Okay, now I remember how this is meant to work. Unfortunately, some of this stuff is machine dependent, so it has to be specified by the user.
I'm assuming that you are using a modern cluster where mpirun knows how to do things automatically.
Then in your ~/.pylada
, you want to add the following:
do_multiple_mpi_programs=False
mpirun_exe = "mpirun {program}"
def machine_dependent_call_modifier(formatter=None, comm=None, env=None):
pass
This look like a good solution to me!
In my opinion, we should uncomment L177 AND make your solution the default behavior. I can make the changes (and do a pull request this time!) if you agree.

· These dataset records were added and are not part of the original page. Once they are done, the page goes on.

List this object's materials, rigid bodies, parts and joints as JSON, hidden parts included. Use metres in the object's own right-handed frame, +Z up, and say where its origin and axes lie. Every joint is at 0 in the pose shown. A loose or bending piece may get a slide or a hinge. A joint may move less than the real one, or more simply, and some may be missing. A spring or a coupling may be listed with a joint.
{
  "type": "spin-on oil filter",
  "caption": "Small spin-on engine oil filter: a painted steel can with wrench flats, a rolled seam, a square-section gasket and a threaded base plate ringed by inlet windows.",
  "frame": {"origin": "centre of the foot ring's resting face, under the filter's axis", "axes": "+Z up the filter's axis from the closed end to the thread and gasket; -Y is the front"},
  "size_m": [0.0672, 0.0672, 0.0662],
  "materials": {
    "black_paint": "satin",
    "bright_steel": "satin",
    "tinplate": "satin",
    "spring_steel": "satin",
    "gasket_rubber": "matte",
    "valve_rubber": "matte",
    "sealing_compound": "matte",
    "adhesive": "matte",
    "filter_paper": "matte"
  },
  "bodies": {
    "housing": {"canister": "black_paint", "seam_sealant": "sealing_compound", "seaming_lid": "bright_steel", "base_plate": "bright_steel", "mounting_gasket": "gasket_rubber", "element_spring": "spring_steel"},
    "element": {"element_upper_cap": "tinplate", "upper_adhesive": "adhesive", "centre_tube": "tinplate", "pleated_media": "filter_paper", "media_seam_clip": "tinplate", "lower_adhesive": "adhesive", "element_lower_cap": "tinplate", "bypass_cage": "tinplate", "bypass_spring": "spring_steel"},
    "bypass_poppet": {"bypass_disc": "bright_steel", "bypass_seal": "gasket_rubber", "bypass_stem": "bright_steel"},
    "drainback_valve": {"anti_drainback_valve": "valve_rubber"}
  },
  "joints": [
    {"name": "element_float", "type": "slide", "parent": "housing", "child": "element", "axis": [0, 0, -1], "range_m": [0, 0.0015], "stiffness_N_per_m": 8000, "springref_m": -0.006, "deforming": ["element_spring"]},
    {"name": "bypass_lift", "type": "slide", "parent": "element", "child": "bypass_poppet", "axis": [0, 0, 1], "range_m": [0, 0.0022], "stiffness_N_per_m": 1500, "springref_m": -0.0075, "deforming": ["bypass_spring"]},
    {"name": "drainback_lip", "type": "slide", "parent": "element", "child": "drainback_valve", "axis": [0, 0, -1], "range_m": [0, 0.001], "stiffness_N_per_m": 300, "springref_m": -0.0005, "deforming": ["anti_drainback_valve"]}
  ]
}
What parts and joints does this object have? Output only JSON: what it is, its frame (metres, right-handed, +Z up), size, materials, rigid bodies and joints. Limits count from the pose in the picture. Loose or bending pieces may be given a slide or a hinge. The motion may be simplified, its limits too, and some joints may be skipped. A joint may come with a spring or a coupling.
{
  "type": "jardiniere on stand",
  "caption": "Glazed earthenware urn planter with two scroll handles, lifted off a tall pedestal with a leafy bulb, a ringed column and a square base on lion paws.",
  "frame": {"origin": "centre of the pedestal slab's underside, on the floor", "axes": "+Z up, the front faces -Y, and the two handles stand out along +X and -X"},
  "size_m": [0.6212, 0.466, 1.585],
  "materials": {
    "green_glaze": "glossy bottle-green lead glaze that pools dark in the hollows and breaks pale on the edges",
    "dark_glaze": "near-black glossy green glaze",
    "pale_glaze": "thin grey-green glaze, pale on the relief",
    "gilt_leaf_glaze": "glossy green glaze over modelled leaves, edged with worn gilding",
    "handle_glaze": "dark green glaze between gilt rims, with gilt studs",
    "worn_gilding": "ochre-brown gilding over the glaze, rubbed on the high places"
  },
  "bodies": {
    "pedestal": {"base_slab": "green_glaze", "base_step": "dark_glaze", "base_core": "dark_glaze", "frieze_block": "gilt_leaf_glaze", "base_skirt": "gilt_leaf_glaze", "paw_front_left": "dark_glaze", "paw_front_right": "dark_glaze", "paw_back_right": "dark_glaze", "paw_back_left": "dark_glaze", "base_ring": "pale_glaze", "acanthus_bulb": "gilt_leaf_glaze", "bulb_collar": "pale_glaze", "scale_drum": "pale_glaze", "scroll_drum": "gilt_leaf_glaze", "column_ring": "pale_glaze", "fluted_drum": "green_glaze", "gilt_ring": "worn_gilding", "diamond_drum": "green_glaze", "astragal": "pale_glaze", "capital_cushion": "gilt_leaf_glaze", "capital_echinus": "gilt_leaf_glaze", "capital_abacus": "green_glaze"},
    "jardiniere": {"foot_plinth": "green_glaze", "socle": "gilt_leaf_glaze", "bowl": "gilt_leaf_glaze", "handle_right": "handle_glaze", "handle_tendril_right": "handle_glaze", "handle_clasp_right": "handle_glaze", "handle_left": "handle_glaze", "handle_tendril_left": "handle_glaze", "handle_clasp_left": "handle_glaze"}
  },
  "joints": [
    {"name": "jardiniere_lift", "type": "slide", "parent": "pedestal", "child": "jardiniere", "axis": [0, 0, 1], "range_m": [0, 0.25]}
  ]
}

I think the format for the host-file depends on whether you are using intel mpi, openmpi, or mpich. That's why I'm not too enthusiastic about uncommenting line 177. Maybe we should have specialized functions for each of the three hostfiles formats. Also, the default behavior should probably be not to write a hostfile, since I don't think anybody uses the ability to run several jobs in the same cluster submission script. As for the mpirun_exe, I'll have to check. It might be specifying flags that are not always necessary makes it more general.

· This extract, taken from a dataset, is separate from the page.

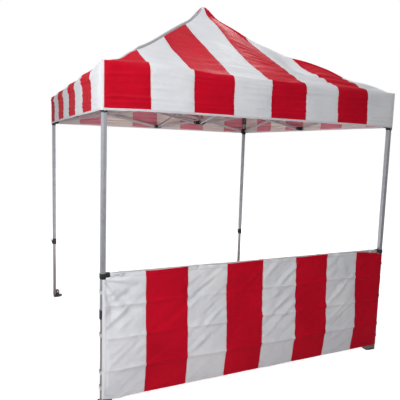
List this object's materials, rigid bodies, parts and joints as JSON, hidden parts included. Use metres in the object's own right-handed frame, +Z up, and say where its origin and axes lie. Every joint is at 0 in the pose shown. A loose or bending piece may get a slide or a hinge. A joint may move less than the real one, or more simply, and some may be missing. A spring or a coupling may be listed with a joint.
{
  "type": "pop-up carnival booth",
  "caption": "Square pop-up booth with telescoping legs, scissor trusses, a striped peaked cover with valances and a striped half wall on a front rail.",
  "frame": {"origin": "on the ground below the peak, in the middle of the four legs", "axes": "+Z up, the front with the half wall towards -Y, +X to the right as seen from the front"},
  "size_m": [2.4605, 2.44, 3.021],
  "materials": {
    "outer_leg": "silver grey powder coat, satin",
    "inner_leg": "zinc plated tube, drawn along its length",
    "foot_plate": "grey coated pressed steel, scuffed",
    "joint_plastic": "black moulded nylon",
    "truss_bar": "silver grey powder coat, satin",
    "rivet": "plated",
    "cover_cloth": "coated woven polyester in red and white stripes",
    "wall_cloth": "coated woven polyester in white and red stripes",
    "tie_webbing": "white hook and loop webbing",
    "rail": "pale powder coat, satin"
  },
  "bodies": {
    "frame": {"outer_leg_fl": "outer_leg", "height_lock_fl": "joint_plastic", "corner_bracket_fl": "joint_plastic", "slider_fl": "joint_plastic", "outer_leg_fr": "outer_leg", "height_lock_fr": "joint_plastic", "corner_bracket_fr": "joint_plastic", "slider_fr": "joint_plastic", "outer_leg_br": "outer_leg", "height_lock_br": "joint_plastic", "corner_bracket_br": "joint_plastic", "slider_br": "joint_plastic", "outer_leg_bl": "outer_leg", "height_lock_bl": "joint_plastic", "corner_bracket_bl": "joint_plastic", "slider_bl": "joint_plastic", "truss_front": "truss_bar", "roof_front": "cover_cloth", "valance_front": "cover_cloth", "truss_right": "truss_bar", "roof_right": "cover_cloth", "valance_right": "cover_cloth", "truss_back": "truss_bar", "roof_back": "cover_cloth", "valance_back": "cover_cloth", "truss_left": "truss_bar", "roof_left": "cover_cloth", "valance_left": "cover_cloth", "peak_truss": "truss_bar", "truss_rivets": "rivet", "upper_brackets": "joint_plastic", "lower_brackets": "joint_plastic", "upper_hub": "joint_plastic", "lower_hub": "joint_plastic", "peak_pole": "inner_leg", "peak_cap": "joint_plastic", "wall_rail": "rail", "rail_clamps": "joint_plastic", "half_wall": "wall_cloth", "wall_ties": "tie_webbing"},
    "lower_leg_fl": {"inner_leg_fl": "inner_leg", "foot_plate_fl": "foot_plate"},
    "lower_leg_fr": {"inner_leg_fr": "inner_leg", "foot_plate_fr": "foot_plate"},
    "lower_leg_br": {"inner_leg_br": "inner_leg", "foot_plate_br": "foot_plate"},
    "lower_leg_bl": {"inner_leg_bl": "inner_leg", "foot_plate_bl": "foot_plate"}
  },
  "joints": [
    {"name": "leg_height_fl", "type": "slide", "parent": "frame", "child": "lower_leg_fl", "axis": [0, 0, -1], "range_m": [0, 0.3]},
    {"name": "leg_height_fr", "type": "slide", "parent": "frame", "child": "lower_leg_fr", "axis": [0, 0, -1], "range_m": [0, 0.3]},
    {"name": "leg_height_br", "type": "slide", "parent": "frame", "child": "lower_leg_br", "axis": [0, 0, -1], "range_m": [0, 0.3]},
    {"name": "leg_height_bl", "type": "slide", "parent": "frame", "child": "lower_leg_bl", "axis": [0, 0, -1], "range_m": [0, 0.3]}
  ]
}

Like you said, the real solution is to have specialized functions for each of the three hostfile (Or 2 of them at least, because intel mpi and open mpi have the same format, just not the same default number of slots). Does pylada already check the flavour of mpi? If not, it could just be user defined.

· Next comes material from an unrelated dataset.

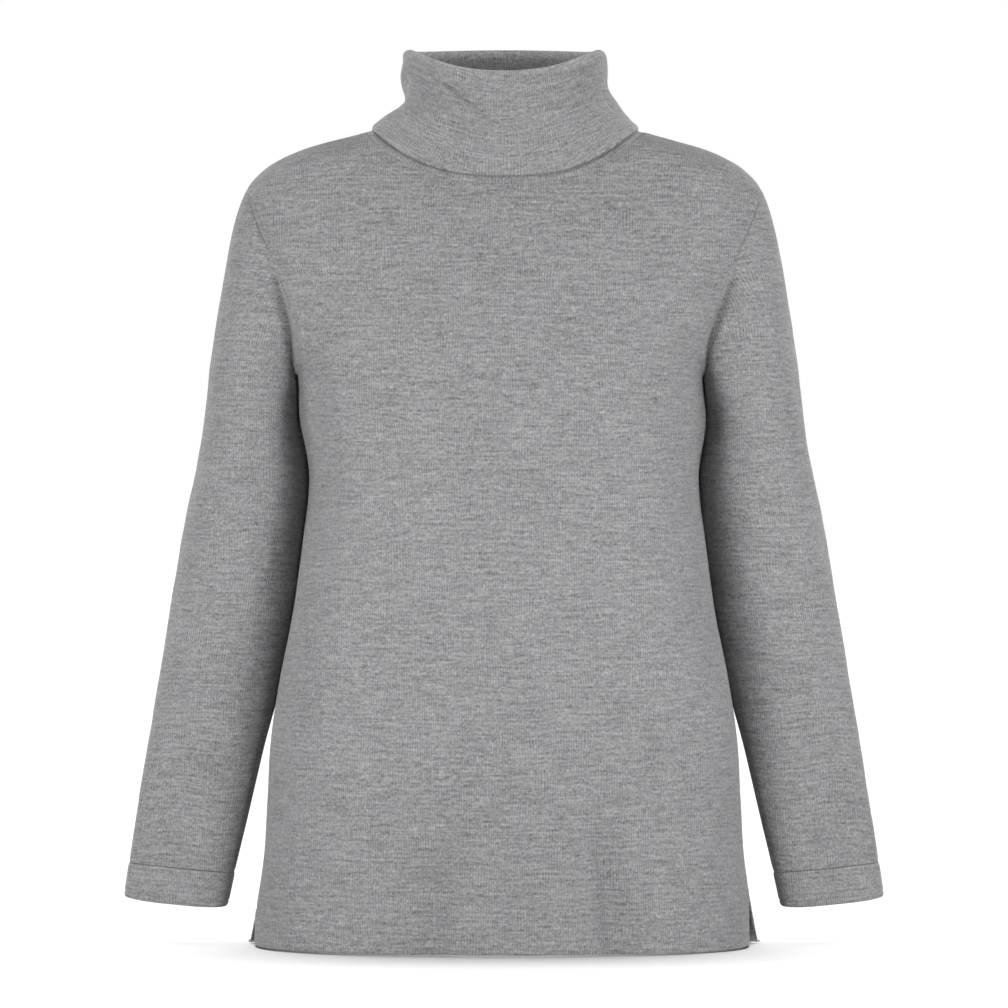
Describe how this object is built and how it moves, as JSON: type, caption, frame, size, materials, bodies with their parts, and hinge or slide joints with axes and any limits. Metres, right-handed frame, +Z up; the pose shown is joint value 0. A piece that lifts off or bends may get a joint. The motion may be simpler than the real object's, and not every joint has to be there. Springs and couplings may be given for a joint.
{
  "type": "turtleneck sweater",
  "caption": "Long-sleeved turtleneck sweater in fine knit, tunic length with side vents, hollow and filled out as worn.",
  "frame": {"origin": "midway between the two points where the shoulder seams meet the neck seam, where a wearer's shoulders hold it", "axes": "+Z up towards the neck opening, -Y out of the front, +X towards the wearer's left sleeve"},
  "size_m": [0.6572, 0.2816, 0.7738],
  "materials": {
    "grey_knit": "matt fine jersey, mid-grey melange",
    "cuff_knit": "matt fine jersey band, mid-grey melange"
  },
  "bodies": {
    "root": {"front": "grey_knit", "back": "grey_knit", "sleeve_left": "grey_knit", "sleeve_right": "grey_knit", "collar": "grey_knit", "cuff_left": "cuff_knit", "cuff_right": "cuff_knit"}
  },
  "joints": []
}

the default behavior should probably be not to write a hostfile
Yes, I agree, and then if a user wants a hostfile they would have to deal with the formating and not the other way around.
https://github.com/pylada/pylada-light/blob/7e78d8f16304b932f792befa513443caef0ecf35/process/mpi.py#L177-L179
The default behavior of mpirun in openmpi is to assume 1 slot(core) per host, which makes any call to mpirun fail when more than one core is used. This can be solved by uncommenting L177 and removing L178-L179.
Why was it commented in the first place? The current version works with intel mpi, but uncommenting L177 works with both intel mpi and openmpi so why loose the generality by commenting it?
Also, on the bigger picture, what is the advantage of writing the hostfile? The job scheduler writes it automatically if it is not specified. As much as I can tell, not having to check the hosts manually would free pylada from the mpi4py depdendency.